(Publicado en Pisos.com el 2 de enero de 2019)

Con la mejoría de la situación económica general, el mercado inmobiliario español ha crecido con fuerza en los últimos meses. Si con la adquisición de la vivienda habitual —o primera vivienda— se cubre la necesidad habitacional permanente de las personas, la compra de la segunda vivienda sirve, más bien, para la ocupación vacacional o en momentos concretos a lo largo del año, además de constituir una modalidad de ahorro o inversión (aunque este último carácter está también implícito en la adquisición de la vivienda habitual).

Si tenemos en cuenta que, en un escenario de tipos de interés cercanos a cero o negativos, la rentabilidad de los productos bancarios tradicionales es igualmente reducida, y la escasa propensión de parte de la clientela de perfil más conservador a invertir en productos más complejos como, por ejemplo, fondos de inversión o renta variable, no es de extrañar que parte de los ahorros de la población, o la inversión, se dirijan hacia el sector inmobiliario.

Lo primero que el interesado tendrá que evaluar, al margen del destino previsto para la segunda vivienda, sobre lo que volveremos más adelante, es si cuenta con los fondos suficientes para pagar el precio del bien, los impuestos (pago del IVA en el caso de vivienda de obra nueva, o ITP en el de vivienda de segunda mano) y los gastos asociados a la transacción de compraventa (como los de registro de la propiedad o notario, entre otros). Si careciera de fondos suficientes, en todo o en parte, debería recurrir al endeudamiento bancario (préstamo hipotecario o personal, según las circunstancias de cada caso).

Se adquiera el inmueble con fondos propios o ajenos, o con una combinación de ambos, el propietario debe tener capacidad para asumir los gastos corrientes asociados a la titularidad (pago del IBI, comunidad de propietarios, suministros, mantenimiento…).

Llegados a este punto, el propietario se podría plantear: (i) el uso personal del inmueble en determinados momentos del año, (ii) su alquiler a un tercero a cambio de una renta o (iii) una solución mixta (ocuparlo algunas semanas o meses al año y alquilarlo el resto del tiempo). Obviamente, con la renta mensual podrían recuperar o minorar los gastos citados anteriormente.

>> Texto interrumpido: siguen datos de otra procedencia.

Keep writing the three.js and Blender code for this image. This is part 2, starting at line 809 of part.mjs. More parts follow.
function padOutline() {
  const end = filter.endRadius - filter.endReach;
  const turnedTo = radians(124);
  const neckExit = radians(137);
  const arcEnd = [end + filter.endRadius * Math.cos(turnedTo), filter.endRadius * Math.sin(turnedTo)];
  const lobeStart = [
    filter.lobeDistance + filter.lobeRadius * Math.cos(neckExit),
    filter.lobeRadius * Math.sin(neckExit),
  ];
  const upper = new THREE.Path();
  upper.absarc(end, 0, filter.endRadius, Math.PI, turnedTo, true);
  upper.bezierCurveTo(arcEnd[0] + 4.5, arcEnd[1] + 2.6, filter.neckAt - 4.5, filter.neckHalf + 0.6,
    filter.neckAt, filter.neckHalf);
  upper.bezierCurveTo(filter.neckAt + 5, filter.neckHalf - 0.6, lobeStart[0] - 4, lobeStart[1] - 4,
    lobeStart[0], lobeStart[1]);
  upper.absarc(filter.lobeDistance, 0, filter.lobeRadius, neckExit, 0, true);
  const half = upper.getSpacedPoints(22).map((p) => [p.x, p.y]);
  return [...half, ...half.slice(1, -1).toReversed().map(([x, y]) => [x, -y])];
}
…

Disponga del bien para sí mismo o lo alquile, el propietario tendrá que pagar impuestos: en el primer caso, la mera tenencia nos llevaría al régimen de imputación de rentas del IRPF, y, en el segundo, al de los rendimientos del capital inmobiliario.

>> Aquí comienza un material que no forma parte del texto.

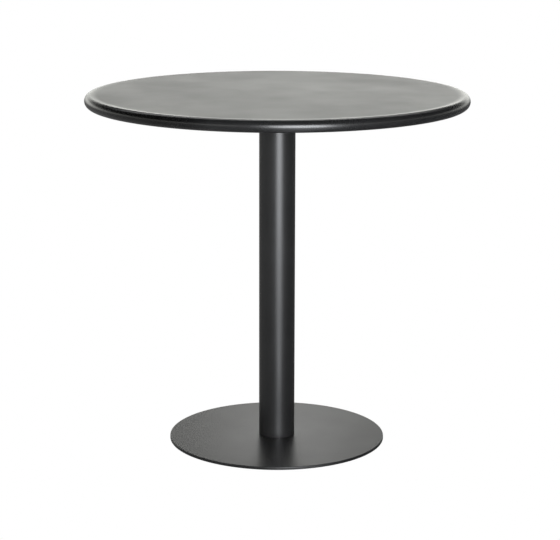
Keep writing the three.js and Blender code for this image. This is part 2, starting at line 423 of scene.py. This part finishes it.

Mientras el propietario disfruta de la segunda vivienda personalmente o la arrienda —y compensa “la no disponibilidad” con la renta satisfecha por el inquilino—, el bien puede aumentar su valor en relación con el coste de adquisición. En este punto hay que matizar que dicho incremento no se materializaría hasta la efectiva venta a un tercero, momento en el que, además de la originación de nuevos gastos a repartir entre las partes, el transmitente debería volver a pagar un impuesto, en este caso la conocida como plusvalía. Además, se ha tendido a considerar que la propiedad inmobiliaria solo acumula valor pero nunca lo pierde, afirmación que la reciente crisis económica ha puesto en entredicho.

En suma, antes de dar el paso de ampliar el patrimonio con una segunda vivienda, deben valorarse todos estos elementos, y otros no menos importantes como, por ejemplo, la mayor dificultad de convertir en líquido un activo como un inmueble, o el particular impacto del ciclo económico e inmobiliario en la toma de decisiones y en el valor del bien.